## Do this
Print all of the data exactly.

[BEGIN Input rows]

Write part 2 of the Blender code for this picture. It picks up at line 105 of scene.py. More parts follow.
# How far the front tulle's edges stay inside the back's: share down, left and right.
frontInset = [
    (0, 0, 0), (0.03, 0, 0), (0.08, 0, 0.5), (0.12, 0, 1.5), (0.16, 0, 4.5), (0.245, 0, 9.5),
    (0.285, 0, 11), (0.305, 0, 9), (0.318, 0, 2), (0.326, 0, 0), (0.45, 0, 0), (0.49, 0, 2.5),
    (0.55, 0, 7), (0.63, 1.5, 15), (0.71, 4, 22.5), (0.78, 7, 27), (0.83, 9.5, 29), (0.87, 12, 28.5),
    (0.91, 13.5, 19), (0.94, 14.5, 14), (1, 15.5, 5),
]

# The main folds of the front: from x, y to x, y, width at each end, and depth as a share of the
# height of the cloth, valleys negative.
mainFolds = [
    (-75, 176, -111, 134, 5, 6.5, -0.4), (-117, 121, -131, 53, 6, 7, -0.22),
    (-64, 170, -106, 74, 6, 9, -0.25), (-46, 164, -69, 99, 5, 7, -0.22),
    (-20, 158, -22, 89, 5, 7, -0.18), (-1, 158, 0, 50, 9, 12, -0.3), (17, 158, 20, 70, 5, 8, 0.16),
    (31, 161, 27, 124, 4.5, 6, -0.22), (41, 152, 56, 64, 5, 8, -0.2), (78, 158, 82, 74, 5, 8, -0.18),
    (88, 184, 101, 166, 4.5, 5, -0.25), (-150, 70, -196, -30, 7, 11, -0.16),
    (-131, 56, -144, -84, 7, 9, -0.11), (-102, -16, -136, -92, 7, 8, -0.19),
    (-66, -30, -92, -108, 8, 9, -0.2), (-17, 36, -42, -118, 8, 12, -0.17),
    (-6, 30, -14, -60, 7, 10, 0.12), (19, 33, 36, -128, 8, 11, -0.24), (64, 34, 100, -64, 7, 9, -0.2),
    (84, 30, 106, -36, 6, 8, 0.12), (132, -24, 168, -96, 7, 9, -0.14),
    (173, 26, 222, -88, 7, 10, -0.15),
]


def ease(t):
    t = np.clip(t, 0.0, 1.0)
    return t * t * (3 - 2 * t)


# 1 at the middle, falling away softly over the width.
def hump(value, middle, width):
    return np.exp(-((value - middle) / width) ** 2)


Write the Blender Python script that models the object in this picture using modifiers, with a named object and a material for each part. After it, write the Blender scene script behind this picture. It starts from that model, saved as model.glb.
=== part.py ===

[END Input rows]

## Written solution
Write part 2 of the Blender code for this picture. It picks up at line 105 of scene.py. More parts follow.
# How far the front tulle's edges stay inside the back's: share down, left and right.
frontInset = [
    (0, 0, 0), (0.03, 0, 0), (0.08, 0, 0.5), (0.12, 0, 1.5), (0.16, 0, 4.5), (0.245, 0, 9.5),
    (0.285, 0, 11), (0.305, 0, 9), (0.318, 0, 2), (0.326, 0, 0), (0.45, 0, 0), (0.49, 0, 2.5),
    (0.55, 0, 7), (0.63, 1.5, 15), (0.71, 4, 22.5), (0.78, 7, 27), (0.83, 9.5, 29), (0.87, 12, 28.5),
    (0.91, 13.5, 19), (0.94, 14.5, 14), (1, 15.5, 5),
]

# The main folds of the front: from x, y to x, y, width at each end, and depth as a share of the
# height of the cloth, valleys negative.
mainFolds = [
    (-75, 176, -111, 134, 5, 6.5, -0.4), (-117, 121, -131, 53, 6, 7, -0.22),
    (-64, 170, -106, 74, 6, 9, -0.25), (-46, 164, -69, 99, 5, 7, -0.22),
    (-20, 158, -22, 89, 5, 7, -0.18), (-1, 158, 0, 50, 9, 12, -0.3), (17, 158, 20, 70, 5, 8, 0.16),
    (31, 161, 27, 124, 4.5, 6, -0.22), (41, 152, 56, 64, 5, 8, -0.2), (78, 158, 82, 74, 5, 8, -0.18),
    (88, 184, 101, 166, 4.5, 5, -0.25), (-150, 70, -196, -30, 7, 11, -0.16),
    (-131, 56, -144, -84, 7, 9, -0.11), (-102, -16, -136, -92, 7, 8, -0.19),
    (-66, -30, -92, -108, 8, 9, -0.2), (-17, 36, -42, -118, 8, 12, -0.17),
    (-6, 30, -14, -60, 7, 10, 0.12), (19, 33, 36, -128, 8, 11, -0.24), (64, 34, 100, -64, 7, 9, -0.2),
    (84, 30, 106, -36, 6, 8, 0.12), (132, -24, 168, -96, 7, 9, -0.14),
    (173, 26, 222, -88, 7, 10, -0.15),
]


def ease(t):
    t = np.clip(t, 0.0, 1.0)
    return t * t * (3 - 2 * t)


# 1 at the middle, falling away softly over the width.
def hump(value, middle, width):
    return np.exp(-((value - middle) / width) ** 2)


Write the Blender Python script that models the object in this picture using modifiers, with a named object and a material for each part. After it, write the Blender scene script behind this picture. It starts from that model, saved as model.glb.
=== part.py ===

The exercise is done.